__INPUT__.
# # # # #

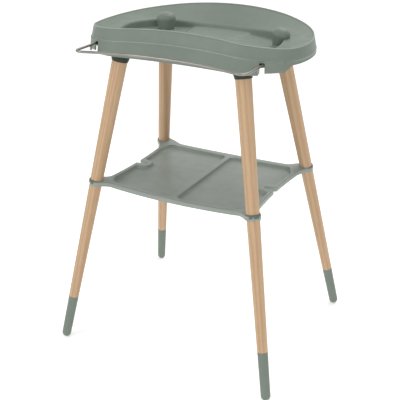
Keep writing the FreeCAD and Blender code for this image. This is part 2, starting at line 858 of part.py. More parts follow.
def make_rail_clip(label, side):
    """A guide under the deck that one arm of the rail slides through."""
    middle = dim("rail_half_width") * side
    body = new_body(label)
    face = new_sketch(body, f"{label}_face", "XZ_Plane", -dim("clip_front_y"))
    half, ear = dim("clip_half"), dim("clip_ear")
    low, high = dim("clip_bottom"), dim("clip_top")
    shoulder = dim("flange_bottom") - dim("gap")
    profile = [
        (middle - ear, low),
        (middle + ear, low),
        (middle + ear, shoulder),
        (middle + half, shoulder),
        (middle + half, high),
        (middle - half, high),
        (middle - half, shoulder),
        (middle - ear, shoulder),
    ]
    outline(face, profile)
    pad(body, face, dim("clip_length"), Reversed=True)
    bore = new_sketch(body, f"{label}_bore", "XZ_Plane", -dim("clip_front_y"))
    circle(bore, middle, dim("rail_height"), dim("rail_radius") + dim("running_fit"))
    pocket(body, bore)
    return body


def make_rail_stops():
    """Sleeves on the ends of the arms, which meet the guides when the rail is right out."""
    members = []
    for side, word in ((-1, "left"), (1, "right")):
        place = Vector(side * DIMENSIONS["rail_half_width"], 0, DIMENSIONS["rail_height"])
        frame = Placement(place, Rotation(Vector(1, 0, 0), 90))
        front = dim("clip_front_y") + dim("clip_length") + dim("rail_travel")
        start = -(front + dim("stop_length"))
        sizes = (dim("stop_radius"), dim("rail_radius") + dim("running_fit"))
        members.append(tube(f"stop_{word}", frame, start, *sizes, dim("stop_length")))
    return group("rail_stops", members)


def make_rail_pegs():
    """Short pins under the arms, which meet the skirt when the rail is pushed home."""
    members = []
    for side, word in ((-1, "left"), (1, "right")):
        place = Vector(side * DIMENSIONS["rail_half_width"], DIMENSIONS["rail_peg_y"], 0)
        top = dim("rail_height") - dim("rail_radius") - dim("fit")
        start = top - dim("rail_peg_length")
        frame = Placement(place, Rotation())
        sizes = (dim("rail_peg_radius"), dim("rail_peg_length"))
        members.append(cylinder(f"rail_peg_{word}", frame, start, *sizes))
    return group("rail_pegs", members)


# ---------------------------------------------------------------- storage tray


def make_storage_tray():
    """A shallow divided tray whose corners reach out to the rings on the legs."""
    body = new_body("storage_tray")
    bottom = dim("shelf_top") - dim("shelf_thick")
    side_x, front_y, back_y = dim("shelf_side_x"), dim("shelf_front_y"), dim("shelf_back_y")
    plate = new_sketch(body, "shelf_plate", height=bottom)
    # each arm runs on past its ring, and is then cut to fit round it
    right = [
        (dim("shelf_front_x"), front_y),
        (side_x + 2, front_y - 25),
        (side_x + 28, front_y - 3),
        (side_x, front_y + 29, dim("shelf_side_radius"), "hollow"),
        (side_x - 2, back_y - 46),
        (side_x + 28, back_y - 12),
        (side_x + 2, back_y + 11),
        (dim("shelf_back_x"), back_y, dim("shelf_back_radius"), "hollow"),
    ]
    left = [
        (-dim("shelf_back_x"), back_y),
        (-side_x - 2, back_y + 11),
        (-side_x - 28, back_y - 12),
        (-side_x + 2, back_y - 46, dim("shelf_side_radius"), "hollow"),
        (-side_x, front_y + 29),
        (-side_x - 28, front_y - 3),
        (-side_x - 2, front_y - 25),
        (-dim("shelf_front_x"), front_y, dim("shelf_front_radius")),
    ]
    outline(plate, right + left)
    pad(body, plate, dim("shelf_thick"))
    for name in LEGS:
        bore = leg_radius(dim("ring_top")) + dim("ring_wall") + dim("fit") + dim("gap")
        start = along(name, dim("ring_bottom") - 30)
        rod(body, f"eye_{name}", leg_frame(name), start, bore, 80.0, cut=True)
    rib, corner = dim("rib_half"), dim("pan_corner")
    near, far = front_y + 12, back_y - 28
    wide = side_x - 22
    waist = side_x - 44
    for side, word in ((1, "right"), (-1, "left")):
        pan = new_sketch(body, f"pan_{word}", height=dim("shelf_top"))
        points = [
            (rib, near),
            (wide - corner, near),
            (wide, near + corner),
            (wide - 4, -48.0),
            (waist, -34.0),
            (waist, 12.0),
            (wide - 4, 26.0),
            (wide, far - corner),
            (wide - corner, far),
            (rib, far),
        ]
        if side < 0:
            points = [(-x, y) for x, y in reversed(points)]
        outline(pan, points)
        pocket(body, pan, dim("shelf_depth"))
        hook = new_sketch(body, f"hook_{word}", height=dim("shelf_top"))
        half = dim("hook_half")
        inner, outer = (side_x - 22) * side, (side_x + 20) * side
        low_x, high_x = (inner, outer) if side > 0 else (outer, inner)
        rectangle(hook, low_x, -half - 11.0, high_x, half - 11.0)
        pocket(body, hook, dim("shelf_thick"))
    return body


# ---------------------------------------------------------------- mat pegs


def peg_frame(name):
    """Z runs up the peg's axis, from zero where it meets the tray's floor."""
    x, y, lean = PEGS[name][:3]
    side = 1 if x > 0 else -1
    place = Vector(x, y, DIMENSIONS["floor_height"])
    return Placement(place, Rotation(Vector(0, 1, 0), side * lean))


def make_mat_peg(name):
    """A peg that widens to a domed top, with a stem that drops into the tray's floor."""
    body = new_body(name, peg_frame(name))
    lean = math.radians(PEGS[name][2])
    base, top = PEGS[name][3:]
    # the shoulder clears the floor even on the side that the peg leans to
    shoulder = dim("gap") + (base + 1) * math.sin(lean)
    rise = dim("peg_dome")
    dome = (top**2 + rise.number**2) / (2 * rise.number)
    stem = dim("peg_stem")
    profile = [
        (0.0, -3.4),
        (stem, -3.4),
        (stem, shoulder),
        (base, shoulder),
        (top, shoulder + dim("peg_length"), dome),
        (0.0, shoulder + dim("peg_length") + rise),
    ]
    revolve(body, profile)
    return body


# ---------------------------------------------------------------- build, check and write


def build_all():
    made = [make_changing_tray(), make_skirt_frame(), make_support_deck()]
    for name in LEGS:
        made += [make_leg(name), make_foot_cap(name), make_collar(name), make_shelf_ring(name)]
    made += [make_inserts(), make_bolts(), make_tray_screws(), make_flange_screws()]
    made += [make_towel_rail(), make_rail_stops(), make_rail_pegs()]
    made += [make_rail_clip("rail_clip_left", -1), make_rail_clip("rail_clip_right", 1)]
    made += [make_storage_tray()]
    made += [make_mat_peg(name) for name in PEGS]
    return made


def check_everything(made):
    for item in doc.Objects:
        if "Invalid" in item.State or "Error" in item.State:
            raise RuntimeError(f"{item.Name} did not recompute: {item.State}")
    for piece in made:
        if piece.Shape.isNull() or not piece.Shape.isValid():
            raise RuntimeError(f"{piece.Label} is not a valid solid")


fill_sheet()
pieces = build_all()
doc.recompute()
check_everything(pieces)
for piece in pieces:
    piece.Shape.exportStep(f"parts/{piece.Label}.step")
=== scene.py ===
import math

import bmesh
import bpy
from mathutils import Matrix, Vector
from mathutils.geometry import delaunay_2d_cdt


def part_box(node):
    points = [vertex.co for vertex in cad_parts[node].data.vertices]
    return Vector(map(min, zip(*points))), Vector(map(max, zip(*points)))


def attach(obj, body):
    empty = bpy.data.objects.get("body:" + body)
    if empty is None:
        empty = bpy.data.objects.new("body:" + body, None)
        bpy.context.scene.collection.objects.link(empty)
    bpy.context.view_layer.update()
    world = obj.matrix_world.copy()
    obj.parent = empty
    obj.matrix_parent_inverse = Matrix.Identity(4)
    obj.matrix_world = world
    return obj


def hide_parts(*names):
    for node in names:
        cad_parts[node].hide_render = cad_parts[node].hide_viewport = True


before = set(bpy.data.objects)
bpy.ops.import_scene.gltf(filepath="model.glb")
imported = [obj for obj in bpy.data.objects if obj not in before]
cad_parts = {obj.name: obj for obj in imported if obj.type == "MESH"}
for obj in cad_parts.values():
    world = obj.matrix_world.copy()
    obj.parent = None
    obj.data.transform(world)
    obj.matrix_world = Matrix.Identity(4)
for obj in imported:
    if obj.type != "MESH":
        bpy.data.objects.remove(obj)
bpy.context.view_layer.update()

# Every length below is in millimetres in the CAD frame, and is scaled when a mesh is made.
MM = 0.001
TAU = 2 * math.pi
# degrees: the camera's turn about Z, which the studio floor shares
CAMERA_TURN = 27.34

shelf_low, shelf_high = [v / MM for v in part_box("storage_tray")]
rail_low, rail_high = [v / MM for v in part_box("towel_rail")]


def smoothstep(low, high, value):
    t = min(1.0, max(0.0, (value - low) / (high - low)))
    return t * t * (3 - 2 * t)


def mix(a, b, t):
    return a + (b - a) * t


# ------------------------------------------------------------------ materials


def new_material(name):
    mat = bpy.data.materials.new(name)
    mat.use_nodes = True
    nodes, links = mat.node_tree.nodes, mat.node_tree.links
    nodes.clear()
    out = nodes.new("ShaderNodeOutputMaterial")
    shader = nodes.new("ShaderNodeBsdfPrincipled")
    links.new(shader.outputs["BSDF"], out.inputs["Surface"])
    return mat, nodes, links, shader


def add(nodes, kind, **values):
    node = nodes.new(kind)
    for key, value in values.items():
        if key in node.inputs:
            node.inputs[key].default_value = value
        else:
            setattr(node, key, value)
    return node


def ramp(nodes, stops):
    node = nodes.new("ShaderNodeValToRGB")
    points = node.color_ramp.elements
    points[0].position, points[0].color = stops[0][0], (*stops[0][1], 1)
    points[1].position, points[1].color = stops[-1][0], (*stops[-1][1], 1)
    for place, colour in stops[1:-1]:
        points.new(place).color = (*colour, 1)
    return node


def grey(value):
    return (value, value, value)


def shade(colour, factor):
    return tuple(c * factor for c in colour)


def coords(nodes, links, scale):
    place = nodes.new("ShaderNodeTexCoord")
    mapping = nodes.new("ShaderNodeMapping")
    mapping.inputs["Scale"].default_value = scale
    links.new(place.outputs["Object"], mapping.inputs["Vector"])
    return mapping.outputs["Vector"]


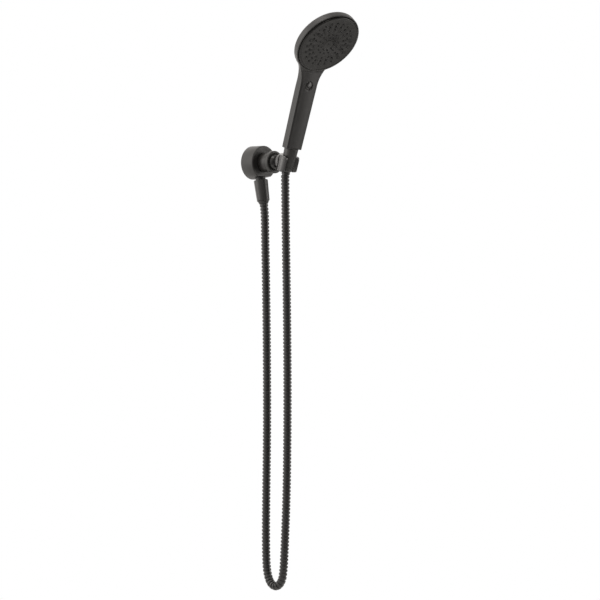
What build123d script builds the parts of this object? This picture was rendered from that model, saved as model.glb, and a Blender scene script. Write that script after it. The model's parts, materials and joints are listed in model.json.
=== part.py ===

# # # # #

__PROBLEM DETAILS__. Exact repetition is required for the lines from the one that contains "What build123d script" through the final line; leave out everything else.

__EXERCISE SOLUTION__.
What build123d script builds the parts of this object? This picture was rendered from that model, saved as model.glb, and a Blender scene script. Write that script after it. The model's parts, materials and joints are listed in model.json.
=== part.py ===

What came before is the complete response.